$\DeclareMathOperator\Simp{Simp}\newcommand\geom[1]{\lvert#1\rvert}$I'm not sure if we need a 4th proof of this fact, but after wondering about this for several years I realized it can be proven in a very formulaic manner: turn everything in sight into (the classifying space of) a category and apply Quillen's Theorem A. Let's see how it goes.
The simplicial complex $\geom K$ is more-or-less already a category —
if we think of $K$ as just its set of simplices, then it's partially ordered by inclusion, and the geometric realization of this poset $(K, \subseteq)$ is the usual barycentric subdivision of $\geom K$ (and in particular, it's homeomorphic to $\geom K$).
Next, every simplicial $X$ set can be “turned into a category” by taking the category of simplices $\Simp(X)$. I don't know a simple proof that $\geom{\Simp(X)}$ is homotopy equivalent to $\geom X$, but it is proven in Hirschhorn's book Model Categories and Their Localizations, Theorem 18.9.3.
We want a functor between $\Simp(X(K))$ and $(K, \subseteq)$. This is straightforward; objects of $\Simp(X(K))$ are (in bijection with) simplices of $X(K)$, and we can send a list $(x_0, \dotsc, x_n)$ to the simplex $\{x_0, \dotsc, x_n\}$ in $K$. All diagrams in $K$ commute (since it's a poset), and this makes it easy to verify that this defines a covariant functor $s: \Simp(X(K))\rightarrow (K, \subseteq)$.

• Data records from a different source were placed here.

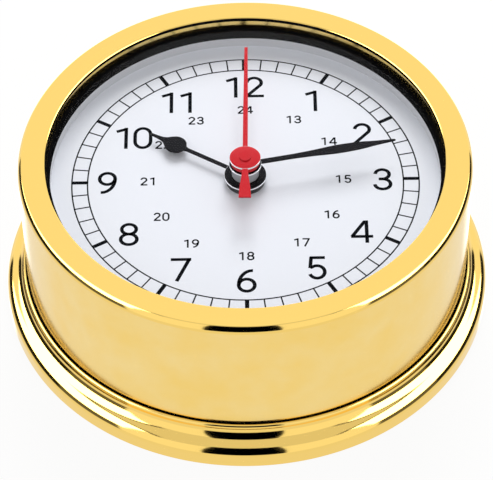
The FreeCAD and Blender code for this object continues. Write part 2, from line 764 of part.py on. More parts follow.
def meshed_phase(teeth, other_teeth, other_phase, direction):
    """The phase that sets a gear's gap against the other gear's tooth, seen from the other gear."""
    share = (direction - other_phase) / (math.tau / other_teeth)
    return direction + math.pi - math.tau / teeth * (0.5 - share)


def bearing_of(start, end):
    return math.atan2(value(end[1]) - value(start[1]), value(end[0]) - value(start[0]))


def turned_piece(label, solids, bores=(), at=("0", "0")):
    """One solid fused from gears and rods on a common axis, with its bores, set on its axis."""
    shape = solids[0].multiFuse(solids[1:]) if len(solids) > 1 else solids[0]
    for bore in bores:
        shape = shape.cut(bore)
    piece = doc.addObject("Part::Feature", label)
    piece.Label = label
    piece.Shape = shape.removeSplitter()
    piece.Placement = FreeCAD.Placement(
        FreeCAD.Vector(value(at[0]), value(at[1]), 0), FreeCAD.Rotation())
    PIECES.append(piece)


CENTRE = ("0", "0")
THIRD = ("third_x", "third_y")
FIFTH = ("fifth_x", "fifth_y")
ROTOR = ("rotor_x", "rotor_y")
MOTION = ("motion_x", "motion_y")


def mesh(driver, follower, driver_at, follower_at):
    """Module and phase of a meshed pair, the first gear's phase being nought."""
    driver_teeth = int(value(driver))
    follower_teeth = int(value(follower))
    gap = math.dist([value(word) for word in driver_at], [value(word) for word in follower_at])
    module = 2 * gap / (driver_teeth + follower_teeth)
    direction = bearing_of(driver_at, follower_at)
    phase = meshed_phase(follower_teeth, driver_teeth, 0.0, direction)
    return driver_teeth, follower_teeth, module, phase


# Rotor and fifth wheel
rotor_teeth, fifth_teeth, module, phase = mesh("rotor_teeth", "fifth_wheel_teeth", ROTOR, FIFTH)
turned_piece("rotor_magnet", [rod("magnet_radius", "magnet_foot", "magnet_foot + magnet_height")],
             [rod("arbor_radius", "magnet_foot", "magnet_foot + magnet_height")], ROTOR)
turned_piece("rotor_pinion", [
    gear(rotor_teeth, module, "fifth_wheel_foot - pinion_drop", "pinion_height"),
    rod("arbor_radius", "arbor_foot", "plate_pivot_top")], (), ROTOR)
fifth_wheel = gear(fifth_teeth, module, "fifth_wheel_foot", "wheel_thickness", phase)
turned_piece("fifth_wheel", [fifth_wheel],
             [rod("arbor_radius", "fifth_wheel_foot", "fifth_wheel_foot + wheel_thickness")], FIFTH)

# Fifth pinion and seconds wheel
fifth_teeth, seconds_teeth, module, phase = mesh("fifth_pinion_teeth", "seconds_wheel_teeth", FIFTH, CENTRE)
turned_piece("fifth_pinion", [
    gear(fifth_teeth, module, "seconds_wheel_foot - pinion_drop", "pinion_height"),
    rod("arbor_radius", "arbor_foot", "plate_pivot_top")], (), FIFTH)
turned_piece("seconds_wheel", [gear(seconds_teeth, module, "seconds_wheel_foot", "wheel_thickness", phase)],
             [rod("seconds_arbor_radius", "seconds_wheel_foot", "seconds_wheel_foot + wheel_thickness")])

# Seconds arbor and third wheel
seconds_teeth, third_teeth, module, phase = mesh("seconds_pinion_teeth", "third_wheel_teeth", CENTRE, THIRD)
turned_piece("seconds_arbor", [
    gear(seconds_teeth, module, "third_wheel_foot - pinion_drop", "pinion_height"),
    rod("seconds_arbor_radius", "arbor_foot", "second_level - hand_thickness")])
turned_piece("third_wheel", [gear(third_teeth, module, "third_wheel_foot", "wheel_thickness", phase)],
             [rod("arbor_radius", "third_wheel_foot", "third_wheel_foot + wheel_thickness")], THIRD)

# Third pinion and centre wheel with its cannon
third_teeth, centre_teeth, module, phase = mesh("third_pinion_teeth", "centre_wheel_teeth", THIRD, CENTRE)
turned_piece("third_pinion", [
    gear(third_teeth, module, "centre_wheel_foot - pinion_drop", "pinion_height"),
    rod("arbor_radius", "arbor_foot", "roof_pivot_top")], (), THIRD)
centre_gear = gear(centre_teeth, module, "centre_wheel_foot", "wheel_thickness", phase)
cannon_teeth, motion_teeth, module, phase = mesh("cannon_teeth", "motion_wheel_teeth", CENTRE, MOTION)
turned_piece("centre_wheel", [
    centre_gear,
    gear(cannon_teeth, module, "motion_wheel_foot - pinion_drop", "pinion_height"),
    rod("cannon_radius", "centre_wheel_foot - pinion_drop", "minute_level")],
    [rod("cannon_bore", "centre_wheel_foot - pinion_drop", "minute_level")])

# Motion work: the wheel on the setting stem, and the hour wheel with its tube
motion_gear = gear(motion_teeth, module, "motion_wheel_foot", "wheel_thickness", phase)
pinion_teeth, hour_teeth, module, phase = mesh("motion_pinion_teeth", "hour_wheel_teeth", MOTION, CENTRE)
turned_piece("motion_wheel", [
    motion_gear,
    gear(pinion_teeth, module, "motion_wheel_foot + wheel_thickness", "pinion_height + pinion_drop"),
    rod("motion_arbor_radius", "knob_top", "roof_pivot_top")], (), MOTION)
turned_piece("hour_wheel", [
    gear(hour_teeth, module, "hour_wheel_foot", "wheel_thickness", phase),
    rod("hour_tube_radius", "hour_wheel_foot", "hour_level")],
    [rod("hour_bore", "hour_wheel_foot", "hour_level")])

knob = new_body("setting_knob")
disc_at(knob, "grip", "knob_radius", "knob_top - knob_height", "knob_height")
scallop = hole_at(knob, "scallop", "knob_grip_radius", "knob_top", "knob_height", "knob_radius", "0")
repeat(knob, [scallop], "knob_grip_count")
knob.setExpression("Placement.Base.x", bound("motion_x"))
knob.setExpression("Placement.Base.y", bound("motion_y"))


# Hands, drawn pointing to twelve and turned to their bearings
def hand_outline(body, name, level, arm_width, root, length, wide, shares):
    """A hand's arm: straight to the first share, then through the shares to the tip."""
    sketch = new_sketch(body, name, "XY_Plane", level + " - hand_thickness")
    right = [(arm_width + " / 2", root)]
    right += [("%s * %g / 2" % (wide, share), "%s * %g" % (length, along))
              for along, share in shares]
    left = [("-" + across, up) for across, up in reversed(right)]
    draw_loop(sketch, right + [("0", length)] + left)
    return pad(body, sketch, "hand_thickness")


def set_bearing(body, bearing):
    body.setExpression("Placement.Rotation.Angle", bound("0 - " + bearing))


def hub(body, radius, level, bore):
    disc_at(body, "hub", radius, level + " - hand_thickness", "hand_thickness")
    hole_at(body, "hub_bore", bore, level, "hand_thickness")


hour_hand = new_body("hour_hand")
hand_outline(hour_hand, "arm", "hour_level", "hour_arm_width", "hour_hub_radius / 2", "hour_length",
             "hour_bulb_width", HOUR_SHARES)
hub(hour_hand, "hour_hub_radius", "hour_level", "hour_tube_radius")
set_bearing(hour_hand, "hour_bearing")
collar("hour_collar", "hour_tube_radius", "hour_collar_radius",
       "hour_level - hand_thickness - hour_collar_height", "hour_level - hand_thickness")

minute_hand = new_body("minute_hand")
hand_outline(minute_hand, "arm", "minute_level", "minute_arm_width", "minute_hub_radius / 2",
             "minute_length", "minute_lance_width", MINUTE_SHARES)
hub(minute_hand, "minute_hub_radius", "minute_level", "cannon_radius")
set_bearing(minute_hand, "minute_bearing")
collar("minute_bush", "cannon_radius", "bush_radius", "hour_level + bush_gap",
       "minute_level - hand_thickness")

second_hand = new_body("second_hand")
disc_at(second_hand, "disc", "second_disc_radius", "second_level - hand_thickness", "hand_thickness")
disc_at(second_hand, "boss", "second_boss_radius", "second_level", "second_boss_height")
pointer = new_sketch(second_hand, "pointer", "XY_Plane", "second_level - hand_thickness")
draw_loop(pointer, [
    ("-second_arm_width / 2", "0"),
    ("second_arm_width / 2", "0"),
    ("second_tip_width / 2", "second_length"),
    ("-second_tip_width / 2", "second_length"),
])
pad(second_hand, pointer, "hand_thickness")
tail = new_sketch(second_hand, "tail", "XY_Plane", "second_level - hand_thickness")
draw_loop(tail, [
    ("-second_tail_width / 2", "-second_tail_length"),
    ("second_tail_width / 2", "-second_tail_length"),
    ("second_tail_root / 2", "-second_disc_radius / 2"),
    ("-second_tail_root / 2", "-second_disc_radius / 2"),
])
pad(second_hand, tail, "hand_thickness")
set_bearing(second_hand, "second_bearing")
collar("second_bush", "seconds_arbor_radius", "second_bush_radius", "minute_level + bush_gap",
       "second_level - hand_thickness")

doc.recompute()
for thing in doc.Objects:
    if "Invalid" in thing.State or "Error" in thing.State:
        raise RuntimeError("failed: " + thing.Label + " " + str(thing.State))
    if thing.isDerivedFrom("Sketcher::SketchObject") and not thing.FullyConstrained:
        raise RuntimeError("not fixed: " + thing.Label)
for piece in PIECES:
    if piece.Shape.isNull() or not piece.Shape.isValid() or not piece.Shape.Solids:
        raise RuntimeError("no valid solid: " + piece.Label)

os.makedirs("parts", exist_ok=True)
for piece in PIECES:
    piece.Shape.exportStep("parts/" + piece.Label + ".step")
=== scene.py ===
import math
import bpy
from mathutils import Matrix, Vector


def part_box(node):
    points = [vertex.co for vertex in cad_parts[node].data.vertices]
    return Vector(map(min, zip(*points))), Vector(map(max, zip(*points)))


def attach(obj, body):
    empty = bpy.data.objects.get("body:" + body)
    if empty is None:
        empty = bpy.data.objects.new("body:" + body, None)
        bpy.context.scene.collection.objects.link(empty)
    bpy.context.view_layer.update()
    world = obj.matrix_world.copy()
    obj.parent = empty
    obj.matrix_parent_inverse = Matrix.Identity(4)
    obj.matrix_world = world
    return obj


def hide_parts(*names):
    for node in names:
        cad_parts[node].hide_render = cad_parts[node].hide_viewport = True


bl_info = {
    "name": "Brass wall clock",
    "version": (1, 0, 0),
    "blender": (4, 5, 0),
    "location": "3D View > Sidebar > Clock",
    "description": "Models and finishes a round brass wall clock around its construction model",
    "category": "Object",
}

import bmesh
import bpy
from mathutils import Vector

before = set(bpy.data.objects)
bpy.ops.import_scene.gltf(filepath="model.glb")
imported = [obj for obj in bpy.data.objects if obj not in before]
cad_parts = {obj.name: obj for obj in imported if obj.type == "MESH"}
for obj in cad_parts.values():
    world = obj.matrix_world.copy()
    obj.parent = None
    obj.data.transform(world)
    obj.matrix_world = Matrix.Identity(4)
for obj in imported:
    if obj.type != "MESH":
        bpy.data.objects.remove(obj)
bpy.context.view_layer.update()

MM = 0.001
# Sides of the turned pieces, and steps of the arcs in their profiles
RING_SIDES = 256
HUB_SIDES = 96
MOULDING_STEPS = 14
CREST_STEPS = 8
EDGE_STEPS = 18
DOME_STEPS = 24

# Bevels of the rings' edges and of the drum's face
RING_SOFT = 0.15 * MM
FACE_SOFT = 0.12 * MM
# Small holes that a face closes, at the glass's pole and in the second hand's disc
POLE_HOLE = 0.5 * MM
DISC_HOLE = 0.2 * MM
# Hair's breadth between the dial and its ink
INK_GAP = 0.002 * MM
# Reach within which a face counts as lying at a radius or a height
NEAR = 0.1 * MM
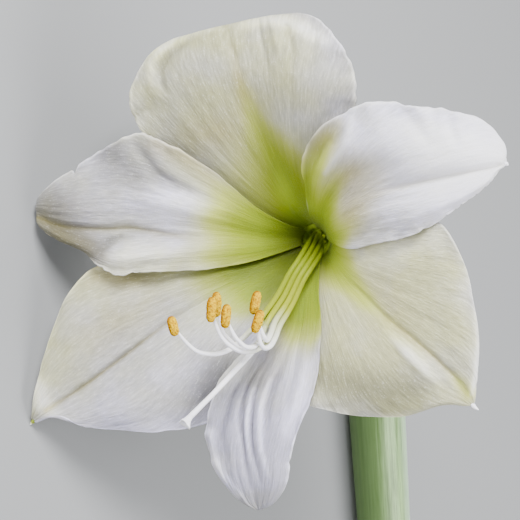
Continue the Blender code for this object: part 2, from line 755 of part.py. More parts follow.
def main():
    """Build the whole flower."""
    collection = start_scene()
    sepal_look = make_material("sepal_cream", COLOURS["sepal"], 0.5)
    petal_look = make_material("petal_white", COLOURS["petal"], 0.5)
    throat_look = make_material("throat_green", COLOURS["throat"], 0.5)
    stalk_look = make_material("stalk_green", COLOURS["stalk"], 0.45)
    filament_look = make_material("filament_white", COLOURS["filament"], 0.4)
    anther_look = make_material("anther_gold", COLOURS["anther"], 0.8)
    bract_look = make_material("bract_brown", COLOURS["bract"], 0.7)

    drawing = add_empty("drawing_frame", lying_matrix(), collection)
    bloom = add_empty("bloom_frame", bloom_matrix(), collection, drawing)
    stalk_top_y = (SHIFT_Y - STALK_TOP_BELOW_AXIS_POINT) * MM
    stalk_foot = add_empty("stalk_frame", Matrix.Translation((SHIFT_X * MM, stalk_top_y, 0.0)), collection)

    for name, tepal in TEPALS.items():
        rails = tepal_rails(tepal)
        look = sepal_look if name.endswith("sepal") else petal_look

        def blade_point(across, along, tepal=tepal, rails=rails):
            return tepal_point(tepal, rails, across, along)

        make_blade(name, blade_point, TEPAL_COLUMNS, TEPAL_ROWS, BLADE, look, collection, bloom)

    make_cup(throat_look, collection, bloom)
    make_ovary(stalk_look, collection, bloom)
    for number, stamen in enumerate(STAMENS, start=1):
        make_stamen(number, stamen, filament_look, anther_look, collection, drawing)
    make_style(filament_look, filament_look, collection, drawing)

    make_stalk(stalk_look, collection, stalk_foot)
    stalk_centre = (STALK_BODY[0][1] - REST_FLAT) * MM
    bloom_in_world = lying_matrix() @ bloom_matrix()
    behind = (bloom_in_world.to_3x3() @ Vector((0.0, 0.0, -1.0))).normalized()
    ovary_end = bloom_in_world @ Vector((0.0, 0.0, (OVARY_TOP - OVARY_LENGTH - GAP) * MM))
    stalk_top = Vector((SHIFT_X * MM, stalk_top_y + GAP * MM, stalk_centre))
    make_pedicel(stalk_look, collection, ovary_end, behind, stalk_top, Vector((0.0, -1.0, 0.0)))

    bract_root = add_empty("bract_frame", Matrix.Translation((0.0, 0.0, stalk_centre)), collection, stalk_foot)
    for name, bract in BRACTS.items():
        def rolled_point(across, along, bract=bract):
            return bract_point(bract, across, along)

        make_blade(
            name, rolled_point, BRACT_COLUMNS, BRACT_ROWS, BRACT_THICKNESS, bract_look, collection, bract_root
        )


main()
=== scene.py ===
# %% [markdown]
# # An amaryllis flower, cut and laid on a table
#
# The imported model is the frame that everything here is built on: it says where each tepal, stamen and stalk
# lies. This script keeps those places and sizes, and gives every piece a finer surface and a finish.

# %% Load the model
import math

import bpy
import numpy as np
from mathutils import Matrix, Vector, noise


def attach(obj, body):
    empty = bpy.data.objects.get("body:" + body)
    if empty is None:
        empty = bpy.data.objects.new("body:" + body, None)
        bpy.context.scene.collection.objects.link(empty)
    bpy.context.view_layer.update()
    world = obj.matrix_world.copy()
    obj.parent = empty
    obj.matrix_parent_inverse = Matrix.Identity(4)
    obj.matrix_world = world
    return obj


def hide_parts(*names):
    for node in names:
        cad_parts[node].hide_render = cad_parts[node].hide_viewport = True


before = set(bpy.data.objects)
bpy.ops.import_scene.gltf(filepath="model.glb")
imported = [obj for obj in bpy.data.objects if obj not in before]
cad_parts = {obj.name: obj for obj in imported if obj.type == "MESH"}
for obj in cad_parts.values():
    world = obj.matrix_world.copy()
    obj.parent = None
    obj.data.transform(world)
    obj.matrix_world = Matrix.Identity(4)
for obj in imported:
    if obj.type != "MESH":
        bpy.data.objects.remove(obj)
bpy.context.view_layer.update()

MM = 0.001

# %% [markdown]
# ## Two frames to draw in
#
# A bloom is easiest to draw as it is seen from in front. So the script has a drawing frame, in millimetres:
# x to the right, y up, z towards the eye, from a point at the mouth of the throat. One matrix lays that
# drawing down on the table. Another brings the bloom's own frame, whose z runs out of the throat, into it.
# Working in the frame where a shape is simple, and turning it once at the end, keeps every number readable.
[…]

Finally, let's try applying Theorem A and see what happens. Fix a simplex $\sigma\in K$. The fiber of $s$ consisting of all simplices in $X(K)$ that map to faces of $\sigma$ can be though of as the category of lists in the set $\sigma$, with a morphism of lists being a way of embedding one list as a sublist of another. It is more-or-less immediate from the definitions that this fiber category is isomorphic to $\Simp(N_* (I(\sigma)))$, where $I (\sigma)$ is the indiscrete category on the set $\sigma$ (that is, the object set of $I(\sigma)$ is $\sigma$, and each morphism set has exactly one element). Since $I(\sigma)$ is equivalent to the trivial category, $\geom{N_* (I(\sigma))}$ is contractible. By the discussion above, so is $\geom{\Simp(N_* (I(\sigma)))}$, and Theorem A says that $\geom s:\, \geom{\Simp X(K)}\stackrel{\simeq}{\rightarrow} \geom K$ is a homotopy equivalence.